The winner receives $5000 in prize money, a glass sculpture by artist Jenni Kemarre Martiniello, and mentoring and editorial support to prepare the manuscript for publication by Aboriginal Studies Press.

The finalists are:

  • Sarah Bourke for ‘Making Cultures Count: Transforming Indigenous health data in Australia’, which tracks the development of the Mayi Kuwayu National Study of Aboriginal and Torres Strait Islander Wellbeing, the first ‘truly empowering national study of health and wellbeing in Indigenous Australia’.
  • Josephine Bourne for ‘The Political Ecology of Indigenous Organisations: Translating aspirations, values and principles’, which ‘highlights the knowledge and skills Indigenous peoples have built through the work of politically mobilising First Peoples and building their organisations’ by reflecting on the historical and political context for that Indigenous organisation-building and drawing on the stories of 22 Indigenous organisation leaders to identify emerging themes.
  • John Heath for ‘Goori-Bugg Dreaming: Exploring the journey of Charlotte (Birrpai Goori woman) and James Bugg (her English convict husband), and their descendants through to today, with reflection on the law of the seven generations’, an ethnographic work based largely on non-Indigenous historical records, ‘viewed through the Indigenous eyes of a fifth-generation descendant, and enhanced through the input of other descendants, ranging from fourth to seventh generation’.

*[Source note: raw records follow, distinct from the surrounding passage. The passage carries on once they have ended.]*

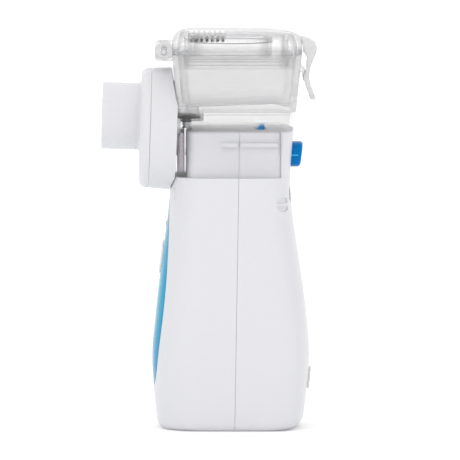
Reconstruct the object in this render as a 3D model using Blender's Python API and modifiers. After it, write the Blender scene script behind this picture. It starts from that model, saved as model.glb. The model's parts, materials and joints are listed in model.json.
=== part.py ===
"""Handheld mesh nebulizer that stands on its base.

A white two-shell body holds the batteries, the circuit board and the release latch.
A clear medicine cup slides onto the body's neck, with a vibrating mesh in its front,
a hinged lid on top and a pull-off mouthpiece adapter ahead of the mesh.

Every size below is in millimetres, and the mesh helpers turn it into metres.
The mouthpiece points along -Y, +Z is up, and the base stands on Z = 0.
"""

import math

import bmesh
import bpy
from mathutils import Matrix, Vector

MM = 0.001
GAP = 0.3
FAR = 60.0

# Outer surface of the casing: height, front, rear and half width.
CASING = (
    (0.0, -23.9, 23.3, 22.4),
    (9.0, -25.0, 24.4, 23.3),
    (24.0, -25.9, 25.7, 24.0),
    (38.0, -24.7, 24.7, 23.5),
    (54.0, -22.9, 22.5, 22.4),
    (68.0, -21.0, 20.4, 21.5),
    (76.0, -20.1, 19.7, 21.1),
    (83.0, -19.7, 19.5, 21.0),
    (98.2, -19.4, 20.6, 21.0),
)
CASING_LEVELS = (0.0, 0.35, 1.1, 2.4, 5.0, 9, 16, 24, 32, 40, 52, 64, 76, 83)
CASING_WALL = 2.2
FRONT_FOOT_RADIUS = 2.6
REAR_FOOT_RADIUS = 5.0
SHOULDER = 83.0

# Neck that the cup slides onto.
NECK_HALF_WIDTH = 18.5
NECK_FRONT = -14.8
NECK_REAR = 18.4
NECK_TOP = 98.1
NECK_CLEARANCE = 0.4
NECK_WALL = 1.6
BACKREST_FRONT = 17.8
RAIL_LOW, RAIL_HIGH = 93.2, 94.5
RAIL_FRONT, RAIL_REAR = -3.0, 15.4
RAIL_PROUD = 1.0

# Parting line between the shells, which leans back a little as it rises.
PARTING_BASE = 1.2
PARTING_LEAN = 0.0163

# Plan shapes: front power, front depth, rear power, rear depth.
CASING_PLAN = (2.6, 15.0, 3.2, 10.0)
NECK_PLAN = (3.5, 8.0, 3.5, 8.0)
CUP_PLAN = (3.5, 9.0, 3.5, 9.0)
HALF_PLAN_STEPS = 12

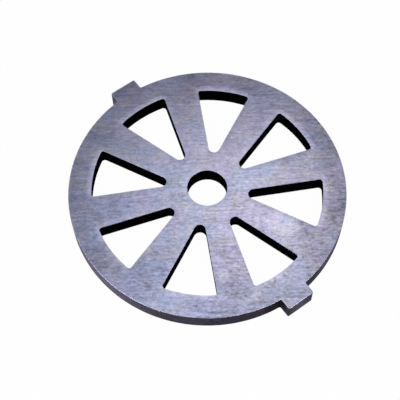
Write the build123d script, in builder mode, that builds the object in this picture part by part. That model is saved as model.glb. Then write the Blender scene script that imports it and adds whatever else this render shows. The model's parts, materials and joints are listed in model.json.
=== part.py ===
from build123d import *
import os

# End plate of a small meat grinder, one flat steel casting with ground faces.
# Meat leaves through eight wedge-shaped windows round a bore, which carries the pin of the
# feed screw. Two lugs on the rim sit in slots of the housing and stop the plate turning.
# The bore's axis is Z, the plate rests on Z = 0, and the lugs point along X.
# Sizes are in millimetres and degrees.

disc_diameter = 54.0
plate_thickness = 3.8
bore_diameter = 7.7
hub_width = 4.2  # from the bore out to the windows
rim_width = 4.5  # from the windows out to the edge of the disc
window_count = 8
window_angle = 35.6  # between the two straight sides of a window
window_tip_radius = 1.1  # round end of a window, next to the hub
window_corner_radius = 0.5  # the two corners of a window next to the rim
window_draft = 2.0  # lean of the window walls, which open out towards the lower face
lug_width = 5.7
lug_reach = 2.25  # how far a lug stands out of the disc
lug_corner_radius = 0.3  # at the ends of the lugs and where they leave the disc
edge_break = 0.1  # chamfer round the outline and round the bore, on both faces

disc_radius = disc_diameter / 2
bore_radius = bore_diameter / 2
half_window_angle = window_angle / 2
window_outer_radius = disc_radius - rim_width
window_tip_centre = bore_radius + hub_width + window_tip_radius
across_lugs = disc_diameter + 2 * lug_reach

# One window, on the X axis. Its sides leave the round tip as tangents and
# run out to an arc that shares its centre with the disc.
with BuildSketch() as window:
    with BuildLine():
        outer_end = CenterArc((0, 0), window_outer_radius, -half_window_angle, window_angle, mode=Mode.PRIVATE)
        tip = CenterArc((window_tip_centre, 0), window_tip_radius, 90 + half_window_angle, 180 - window_angle)
        upper_side = IntersectingLine(tip @ 0, -(tip % 0), outer_end)
        lower_side = IntersectingLine(tip @ 1, tip % 1, outer_end)
        ThreePointArc(upper_side @ 1, (window_outer_radius, 0), lower_side @ 1)
    make_face()
    fillet(window.vertices().sort_by(Axis.X)[-2:], window_corner_radius)

with BuildPart() as plate:
    # The disc and a bar across it, whose ends are the lugs.
    with BuildSketch():
        Circle(disc_radius)
        Rectangle(across_lugs, lug_width)
    extrude(amount=plate_thickness)
    fillet(plate.edges().filter_by(Axis.Z), lug_corner_radius)
    chamfer(plate.faces().filter_by(Axis.Z).edges(), edge_break)

    Hole(bore_radius)
    chamfer(plate.edges(Select.LAST).filter_by(GeomType.CIRCLE), edge_break)

    # The windows have their true outline on the upper face, and keep sharp edges there,
    # because the knife cuts against them.
    with BuildSketch(Plane.XY.offset(plate_thickness)):
        with PolarLocations(0, window_count):
            add(window.sketch)
    extrude(amount=-plate_thickness, taper=-window_draft, mode=Mode.SUBTRACT)

plate.part.label = "plate"

os.makedirs("parts", exist_ok=True)
export_step(plate.part, "parts/plate.step")
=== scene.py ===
import json
import math

import bmesh
import bpy
from mathutils import Matrix, Vector, noise


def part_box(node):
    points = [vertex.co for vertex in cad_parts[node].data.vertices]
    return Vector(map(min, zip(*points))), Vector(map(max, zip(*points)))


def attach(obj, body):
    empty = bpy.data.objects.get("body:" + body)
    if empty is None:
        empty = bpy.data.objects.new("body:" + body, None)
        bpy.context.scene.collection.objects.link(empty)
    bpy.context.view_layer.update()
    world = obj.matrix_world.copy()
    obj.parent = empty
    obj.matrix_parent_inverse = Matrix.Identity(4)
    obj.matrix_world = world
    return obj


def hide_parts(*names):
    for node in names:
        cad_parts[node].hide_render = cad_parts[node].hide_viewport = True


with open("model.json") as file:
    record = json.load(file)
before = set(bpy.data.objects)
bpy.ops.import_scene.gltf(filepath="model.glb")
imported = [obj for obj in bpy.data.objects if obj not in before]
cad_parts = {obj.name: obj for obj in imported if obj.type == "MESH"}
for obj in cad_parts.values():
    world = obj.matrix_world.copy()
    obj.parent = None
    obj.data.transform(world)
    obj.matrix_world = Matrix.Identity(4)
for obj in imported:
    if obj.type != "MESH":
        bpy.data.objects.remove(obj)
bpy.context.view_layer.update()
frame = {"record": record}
mm = 0.001
up = Vector((0, 0, 1))
patchCore = 0.2  # a patch has its full strength within this share of its radius


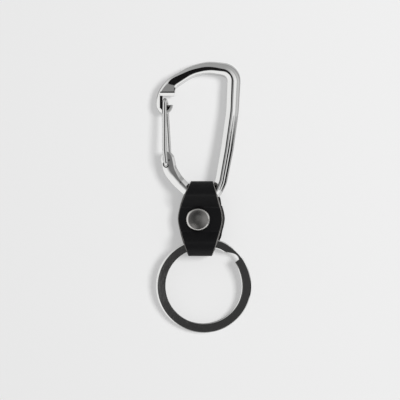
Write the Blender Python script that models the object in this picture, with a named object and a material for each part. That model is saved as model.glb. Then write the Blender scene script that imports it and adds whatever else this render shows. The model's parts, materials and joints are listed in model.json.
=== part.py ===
"""Carabiner keychain: a cast frame with a sprung wire gate, a folded leather strap and a split ring.

The keychain lies face up. X runs across it, Y along it towards the carabiner's top and Z up.
The origin is the middle of the rivet's underside, on the surface that the keychain lies on.
Sizes are in metres and angles in degrees.
"""
import math

import bmesh
import bpy
from mathutils import Matrix, Vector

# Frame: the bar
FRAME_RISE = 0.0426          # seat bar to the highest point of the frame's middle line
FRAME_HALF_SPAN = 0.01125    # half of the distance between the middle lines of nose and spine
FRAME_SHIFT = 0.00082        # middle of the frame, right of the rivet
FRAME_DEPTH = 0.0048         # thickness of the bar, front to back
BAR_WIDTH = 0.0043           # width of the bar in the frame's plane
CHAMFER = 0.00145            # width of the bevel that runs round the inside of the eye
CREST = 0.0009               # width of the flat between that bevel and the rounded outside
BEVEL_LEAN = 31.0            # slope of the inner bevel, in degrees
OUTSIDE_LEAN = 18.0          # the rounded outside starts this steeply, so it meets the flat in a ridge
OUTSIDE_STEEPEST = 43.0      # it ends this steeply, at the upright outer edge
UPRIGHT_SHARE = 0.25         # least upright edge, as a share of the bar's thickness
NOSE_ROUND = 0.0030          # length over which the nose rounds off
EAR_ROUND = 0.0026           # length over which the hinge ear rounds off
STATION_STEP = 0.0012        # spacing of the bar's cross sections

# Frame: shares of the bar's width and depth, and of the rounded ends' width at their tips
NOSE_WIDTH_SHARE = 1.34
SEAT_WIDTH_SHARE = 0.88
SEAT_DEPTH_SHARE = 0.88
TIP_SHARE = 0.3
tip_station_shares = (0.15, 0.5)

# Frame: corners of the middle line, from the nose round the top and spine to the ear. Each has
# its place in half spans and rises, its turning radius in bar widths, then its width, bevel,
# flat and depth as shares of theirs.
frame_corner_shares = [
    (-1.083, 0.636, 0.0, 1.28, 1.00, 1.0, 1.0),
    (-1.083, 0.786, 2.4, NOSE_WIDTH_SHARE, 1.00, 1.8, 1.0),
    (-0.858, 0.882, 1.3, 0.91, 0.50, 2.6, 1.0),
    (-0.281, 0.978, 3.2, 0.82, 0.45, 1.6, 1.0),
    (0.228, 1.012, 3.2, 0.92, 0.60, 1.3, 1.0),
    (1.024, 0.982, 0.95, 1.05, 0.95, 0.6, 1.0),
    (0.964, 0.653, 9.0, 1.0, 1.00, 0.4, 1.0),
    (0.804, 0.354, 9.0, 1.0, 1.00, 0.4, 1.0),
    (0.622, 0.098, 1.7, 0.94, 1.00, 0.4, 1.0),
    (0.460, 0.0, 0.60, SEAT_WIDTH_SHARE, 1.00, 0.4, SEAT_DEPTH_SHARE),
    (-0.300, 0.0, 0.81, SEAT_WIDTH_SHARE, 1.00, 0.4, SEAT_DEPTH_SHARE),
    (-0.700, 0.105, 1.9, 1.00, 0.90, 0.9, 1.0),
    (-0.908, 0.183, 1.6, 1.08, 0.65, 1.8, 1.0),
    (-1.036, 0.335, 0.0, 1.08, 0.55, 2.4, 1.0),
]

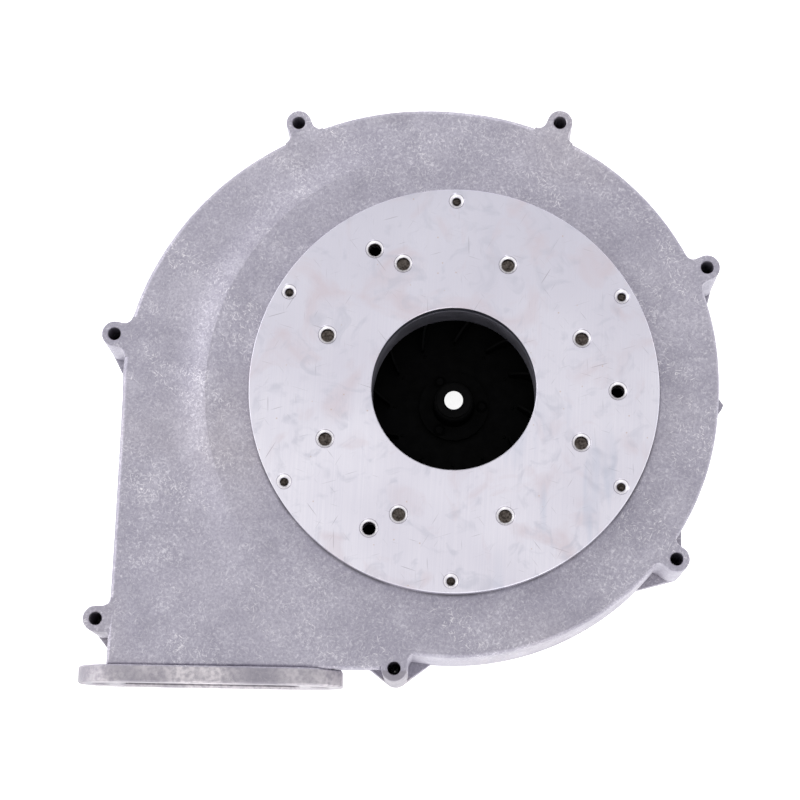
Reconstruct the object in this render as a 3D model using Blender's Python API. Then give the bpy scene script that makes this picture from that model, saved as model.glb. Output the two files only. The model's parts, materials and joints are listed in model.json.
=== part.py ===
"""Combustion fan: a radial blower that feeds a gas and air mixture to a boiler's burner.

The blower lies on its motor cover. +Z is the impeller's axis and points out of the inlet,
the outlet points to -Y, and the origin is the centre of the motor cover's rear face.
Run it with: blender --background --python part.py
"""
import math

import bmesh
import bpy
import numpy as np

# ---- driving dimensions, in metres and degrees ----
GAP = 0.0003                 # clearance kept between pieces that touch
INSET = 0.0001               # tools stop this far from a face they would otherwise share
OVERSHOOT = 0.001            # cutters run this far past a face

FACE_Z = 0.140               # front face of the inlet disc
PLATEAU_Z = 0.1325           # flat of the inlet housing that carries the disc
THROAT_END_Z = 0.110         # inner end of the inlet throat
PARTING_Z = 0.090            # joint face of the inlet housing
RIM_BACK_Z = 0.084           # back of the motor housing's rim
BOWL_FLOOR_Z = 0.081         # floor of the impeller recess
BOWL_BACK_Z = 0.077          # back of the motor housing's bowl
CAN_BACK_Z = 0.024           # open end of the motor can

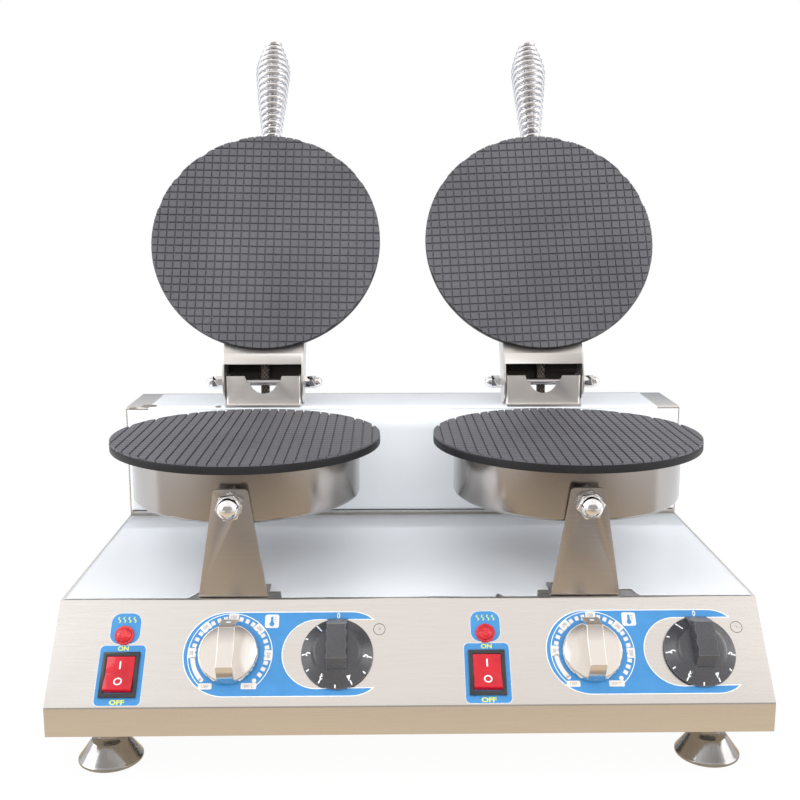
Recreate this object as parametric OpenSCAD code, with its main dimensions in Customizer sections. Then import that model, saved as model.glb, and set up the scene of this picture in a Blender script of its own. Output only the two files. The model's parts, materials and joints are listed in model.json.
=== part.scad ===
// Double waffle cone maker: two hinged round grid plates on a folded steel base.
// Units are millimetres. X runs to the user's right, Y to the back, Z up.
// The origin is on the table, in the middle of the whole machine with its lids open.

/* [Base] */
// Width of the folded base
base_w = 496; // [480:1:620]
// Depth of the base from the front lip to the back wall
base_d = 340; // [330:1:400]
// Height of the lip's lower edge over the table
under_h = 31.5; // [30:0.5:45]
// Height of the upright front lip
lip_h = 20.5; // [16:0.5:30]
// Horizontal depth of the sloping control panel
panel_run = 51; // [50:0.5:55]
// Height that the control panel climbs
panel_rise = 57.5; // [56:0.5:75]
// Thickness of the folded steel sheet
sheet_t = 1.2; // [0.8:0.1:1.5]
// Outer radius of the folds in the sheet
fold_r = 2.2; // [2:0.1:3]
// Width of the flange that is folded in round the open underside
flange_w = 12; // [8:1:14]

/* [Rear box] */
// Free space between the drums and the raised box at the back
rear_gap = 27; // [24:1:40]
// Height of the raised box over the base top
rear_box_h = 99; // [90:1:110]

/* [Heads] */
// Distance between the two heads' centres
head_pitch = 252; // [244:1:280]
// Distance from the front brackets back to the drums
spacer_l = 7; // [6:0.5:10]
// Free height between the base top and the lower drums
drum_lift = 52; // [48:1:60]
// Diameter of the drums that hold the heaters
drum_d = 177; // [172:1:178]
// Height of the drums
drum_h = 40; // [36:1:44]
// Wall thickness of the drums
drum_t = 1.5; // [1:0.1:2]
// Radius of the drums' closed edge
drum_r = 3; // [2.2:0.1:4]

/* [Waffle plates] */
// Overhang of the plates all round their drums
plate_over = 16.5; // [14:0.5:18]
// Thickness of the plates over their squares
plate_t = 7.5; // [6.5:0.1:9]
// Pitch of the squares
waffle_pitch = 7.6; // [7:0.1:12]
// Width of the grooves between the squares
groove_w = 1.1; // [0.8:0.1:1.8]
// Depth of the grooves
groove_depth = 1.5; // [1:0.1:2]
// Turn of the left upper plate's grid against the hinge axis, in degrees
left_grid_turn = -1; // [-5:0.5:5]
// Turn of the right upper plate's grid against the hinge axis, in degrees
right_grid_turn = 2.5; // [-5:0.5:5]
// Height of the ring under the plate that centres it in its drum
spigot_h = 5; // [3:0.5:7]
// Width of that ring
spigot_w = 3; // [2:0.5:4]
// Clearance between that ring and the drum
spigot_gap = 0.3; // [0.2:0.05:0.5]
// Radius of the plates' edge under the squares
plate_edge_r = 1.5; // [0.8:0.1:2]
// Gap between the two plates when the lid is closed
plate_gap = 0.3; // [0.2:0.05:1]

/* [Heating] */
// Diameter of the heating tube
heater_tube_d = 6.5; // [6:0.1:8]
// Radius of the heating tube's ring
heater_ring_r = 60; // [50:1:70]
// Thickness of the insulation pad in each drum
pad_t = 16; // [10:1:20]

/* [Hinge] */
// Distance from the raised box's front edge back to the hinge axis
hinge_setback = 16; // [15:0.5:20]
// Height of the hinge axis over the rear box
hinge_up = 20; // [19.5:0.5:22]
// Opening angle of the lids, in degrees
open_angle = 115; // [112:1:116]
// Diameter of the hinge rod
rod_d = 6; // [5:0.1:6.5]
// Radial running clearance of the lid on its rod
rod_gap = 0.05; // [0.03:0.01:0.08]
// Length of the rod's thread beyond each lid cheek
rod_end = 12; // [11:0.5:14]
// Outer width of the fixed hinge bracket
bracket_w = 66.8; // [62:0.2:67]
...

  • Elizabeth McEntyre for ‘But-ton Kidn Doon-ga: Black Women Know Re-presenting the lived realities of Australian Aboriginal women with mental and cognitive disabilities in criminal justice systems’, presented ‘by and with Aboriginal women with mental health and cognitive disability enmeshed in criminal justice systems’ and re-presenting their experiences and lives in their own words and through the lenses of Indigenous critical disability and criminology structure.